§ **GIVEN INFORMATION**:
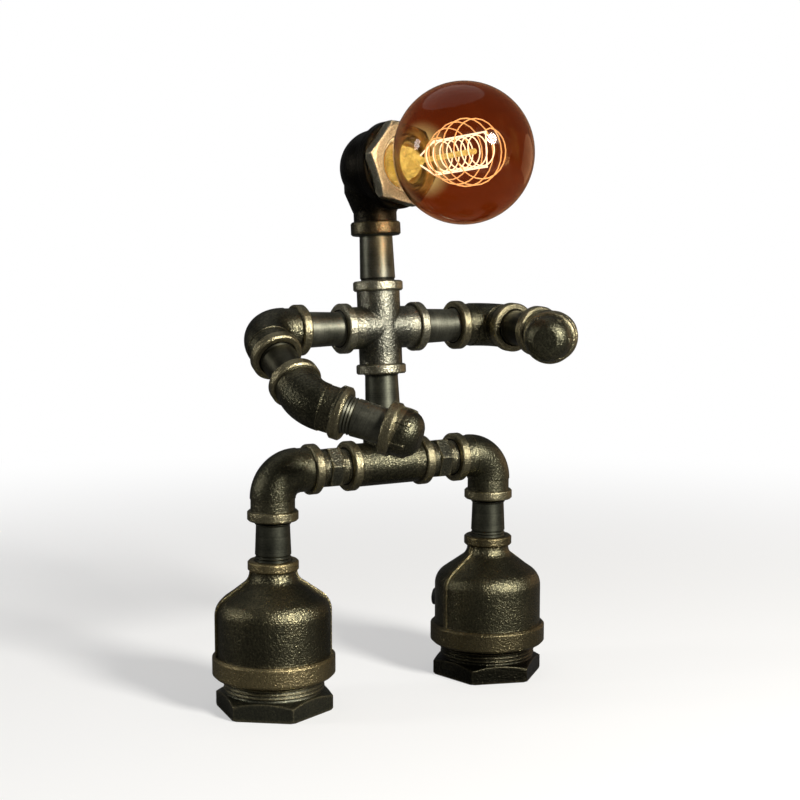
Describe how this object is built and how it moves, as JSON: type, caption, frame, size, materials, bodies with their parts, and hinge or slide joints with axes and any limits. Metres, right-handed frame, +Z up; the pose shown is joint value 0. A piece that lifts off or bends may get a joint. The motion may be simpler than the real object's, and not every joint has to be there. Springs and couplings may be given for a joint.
{
  "type": "robot shaped desk lamp",
  "caption": "Standing figure made of dark iron pipe fittings, with turning arms and an amber globe bulb on a threaded neck for a head",
  "frame": {"origin": "on the table under the middle of the lamp's box", "axes": "+Z up, +X to the viewer's right when the figure is seen from the front, -Y is where the figure and its bulb look"},
  "size_m": [0.2234, 0.1404, 0.363],
  "materials": {
    "fitting_iron": "malleable iron darkened almost black, rubbed back to old brass on beads, ribs and seams",
    "pipe_steel": "dark grey green drawn pipe with bright thread ridges",
    "dark_iron": "the same iron left nearly black",
    "bushing_iron": "iron brushed with old brass, speckled",
    "porcelain": "glazed white ceramic",
    "thin_brass": "bright pressed sheet",
    "bright_metal": "bright plain metal",
    "filament": "drawn wire that glows when lit",
    "amber_glass": "clear glass coated a deep reddish amber",
    "clear_glass": "clear glass",
    "black_glass": "opaque black glass",
    "black_rubber": "plain soft rubber",
    "lead_sheath": "plain flexible sheath"
  },
  "bodies": {
    "legs": {"foot_plug_left": "fitting_iron", "foot_plug_right": "fitting_iron", "foot_bell_left": "fitting_iron", "foot_bell_right": "fitting_iron", "leg_pipe_left": "pipe_steel", "leg_pipe_right": "pipe_steel", "hip_elbow_left": "fitting_iron", "hip_elbow_right": "fitting_iron", "hip_nipple_left": "pipe_steel", "hip_nipple_right": "pipe_steel", "cord_grommet": "black_rubber", "flex_leg": "lead_sheath"},
    "trunk": {"pelvis_tee": "fitting_iron", "torso_pipe": "pipe_steel", "chest_cross": "fitting_iron", "neck_pipe": "pipe_steel", "shoulder_pipe_left": "pipe_steel", "shoulder_pipe_right": "pipe_steel", "flex_trunk": "lead_sheath"},
    "head": {"head_elbow": "dark_iron", "head_bushing": "bushing_iron", "holder_body": "porcelain", "holder_cap": "porcelain", "holder_screw_shell": "thin_brass", "holder_contact": "thin_brass", "holder_screws": "bright_metal", "flex_head": "lead_sheath"},
    "bulb": {"bulb_glass": "amber_glass", "bulb_screw_cap": "thin_brass", "bulb_insulator": "black_glass", "bulb_contact": "bright_metal", "bulb_stem": "clear_glass", "bulb_support_wires": "bright_metal", "bulb_filament_inner": "filament", "bulb_filament_outer": "filament"},
    "arm_left": {"shoulder_elbow_left": "fitting_iron", "upper_arm_pipe_left": "pipe_steel"},
    "forearm_left": {"forearm_elbow_left": "fitting_iron", "forearm_pipe_left": "pipe_steel", "hand_cap_left": "fitting_iron"},
    "arm_right": {"shoulder_elbow_right": "fitting_iron", "upper_arm_pipe_right": "pipe_steel"},
    "forearm_right": {"forearm_elbow_right": "fitting_iron", "forearm_pipe_right": "pipe_steel", "hand_cap_right": "fitting_iron"}
  },
  "joints": [
    {"name": "waist", "type": "hinge", "parent": "legs", "child": "trunk", "pos_m": [0, 0.03521, 0.14], "axis": [1, 0, 0], "range_deg": [-8, 12]},
    {"name": "head_swivel", "type": "hinge", "parent": "trunk", "child": "head", "pos_m": [0, 0.04913, 0.31695], "axis": [0, 0.0785, 0.9969], "range_deg": [-90, 90]},
    {"name": "shoulder_left", "type": "hinge", "parent": "trunk", "child": "arm_left", "pos_m": [-0.08, 0.04164, 0.22175], "axis": [1, 0, 0], "range_deg": [-45, 25]},
    {"name": "shoulder_right", "type": "hinge", "parent": "trunk", "child": "arm_right", "pos_m": [0.08, 0.04164, 0.22175], "axis": [1, 0, 0], "range_deg": [-20, 45]},
    {"name": "elbow_left", "type": "hinge", "parent": "arm_left", "child": "forearm_left", "pos_m": [-0.08, -0.01985, 0.18625], "axis": [0, -0.866, -0.5], "range_deg": [-60, 60]},
    {"name": "elbow_right", "type": "hinge", "parent": "arm_right", "child": "forearm_right", "pos_m": [0.08, -0.02932, 0.21927], "axis": [0, -0.9994, -0.0349], "range_deg": [-60, 60]},
    {"name": "bulb_out", "type": "slide", "parent": "head", "child": "bulb", "axis": [0.1822, -0.9802, 0.0771], "range_m": [0, 0.03]}
  ]
}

§ **WHAT IS NEEDED**: Restate the whole listing exactly, leaving out nothing.

§ **SOLVED PROBLEM**:
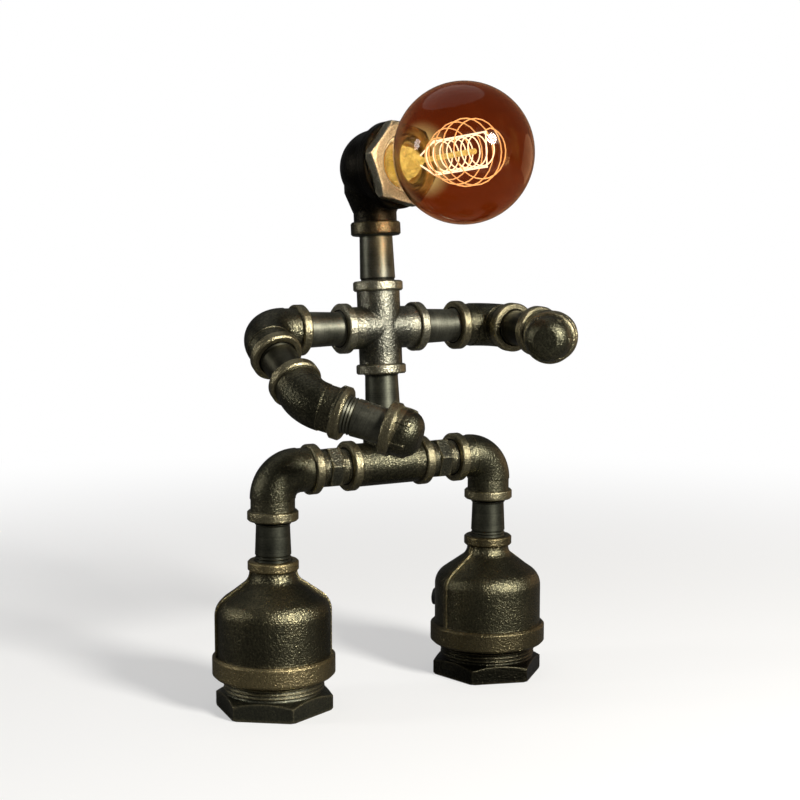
Describe how this object is built and how it moves, as JSON: type, caption, frame, size, materials, bodies with their parts, and hinge or slide joints with axes and any limits. Metres, right-handed frame, +Z up; the pose shown is joint value 0. A piece that lifts off or bends may get a joint. The motion may be simpler than the real object's, and not every joint has to be there. Springs and couplings may be given for a joint.
{
  "type": "robot shaped desk lamp",
  "caption": "Standing figure made of dark iron pipe fittings, with turning arms and an amber globe bulb on a threaded neck for a head",
  "frame": {"origin": "on the table under the middle of the lamp's box", "axes": "+Z up, +X to the viewer's right when the figure is seen from the front, -Y is where the figure and its bulb look"},
  "size_m": [0.2234, 0.1404, 0.363],
  "materials": {
    "fitting_iron": "malleable iron darkened almost black, rubbed back to old brass on beads, ribs and seams",
    "pipe_steel": "dark grey green drawn pipe with bright thread ridges",
    "dark_iron": "the same iron left nearly black",
    "bushing_iron": "iron brushed with old brass, speckled",
    "porcelain": "glazed white ceramic",
    "thin_brass": "bright pressed sheet",
    "bright_metal": "bright plain metal",
    "filament": "drawn wire that glows when lit",
    "amber_glass": "clear glass coated a deep reddish amber",
    "clear_glass": "clear glass",
    "black_glass": "opaque black glass",
    "black_rubber": "plain soft rubber",
    "lead_sheath": "plain flexible sheath"
  },
  "bodies": {
    "legs": {"foot_plug_left": "fitting_iron", "foot_plug_right": "fitting_iron", "foot_bell_left": "fitting_iron", "foot_bell_right": "fitting_iron", "leg_pipe_left": "pipe_steel", "leg_pipe_right": "pipe_steel", "hip_elbow_left": "fitting_iron", "hip_elbow_right": "fitting_iron", "hip_nipple_left": "pipe_steel", "hip_nipple_right": "pipe_steel", "cord_grommet": "black_rubber", "flex_leg": "lead_sheath"},
    "trunk": {"pelvis_tee": "fitting_iron", "torso_pipe": "pipe_steel", "chest_cross": "fitting_iron", "neck_pipe": "pipe_steel", "shoulder_pipe_left": "pipe_steel", "shoulder_pipe_right": "pipe_steel", "flex_trunk": "lead_sheath"},
    "head": {"head_elbow": "dark_iron", "head_bushing": "bushing_iron", "holder_body": "porcelain", "holder_cap": "porcelain", "holder_screw_shell": "thin_brass", "holder_contact": "thin_brass", "holder_screws": "bright_metal", "flex_head": "lead_sheath"},
    "bulb": {"bulb_glass": "amber_glass", "bulb_screw_cap": "thin_brass", "bulb_insulator": "black_glass", "bulb_contact": "bright_metal", "bulb_stem": "clear_glass", "bulb_support_wires": "bright_metal", "bulb_filament_inner": "filament", "bulb_filament_outer": "filament"},
    "arm_left": {"shoulder_elbow_left": "fitting_iron", "upper_arm_pipe_left": "pipe_steel"},
    "forearm_left": {"forearm_elbow_left": "fitting_iron", "forearm_pipe_left": "pipe_steel", "hand_cap_left": "fitting_iron"},
    "arm_right": {"shoulder_elbow_right": "fitting_iron", "upper_arm_pipe_right": "pipe_steel"},
    "forearm_right": {"forearm_elbow_right": "fitting_iron", "forearm_pipe_right": "pipe_steel", "hand_cap_right": "fitting_iron"}
  },
  "joints": [
    {"name": "waist", "type": "hinge", "parent": "legs", "child": "trunk", "pos_m": [0, 0.03521, 0.14], "axis": [1, 0, 0], "range_deg": [-8, 12]},
    {"name": "head_swivel", "type": "hinge", "parent": "trunk", "child": "head", "pos_m": [0, 0.04913, 0.31695], "axis": [0, 0.0785, 0.9969], "range_deg": [-90, 90]},
    {"name": "shoulder_left", "type": "hinge", "parent": "trunk", "child": "arm_left", "pos_m": [-0.08, 0.04164, 0.22175], "axis": [1, 0, 0], "range_deg": [-45, 25]},
    {"name": "shoulder_right", "type": "hinge", "parent": "trunk", "child": "arm_right", "pos_m": [0.08, 0.04164, 0.22175], "axis": [1, 0, 0], "range_deg": [-20, 45]},
    {"name": "elbow_left", "type": "hinge", "parent": "arm_left", "child": "forearm_left", "pos_m": [-0.08, -0.01985, 0.18625], "axis": [0, -0.866, -0.5], "range_deg": [-60, 60]},
    {"name": "elbow_right", "type": "hinge", "parent": "arm_right", "child": "forearm_right", "pos_m": [0.08, -0.02932, 0.21927], "axis": [0, -0.9994, -0.0349], "range_deg": [-60, 60]},
    {"name": "bulb_out", "type": "slide", "parent": "head", "child": "bulb", "axis": [0.1822, -0.9802, 0.0771], "range_m": [0, 0.03]}
  ]
}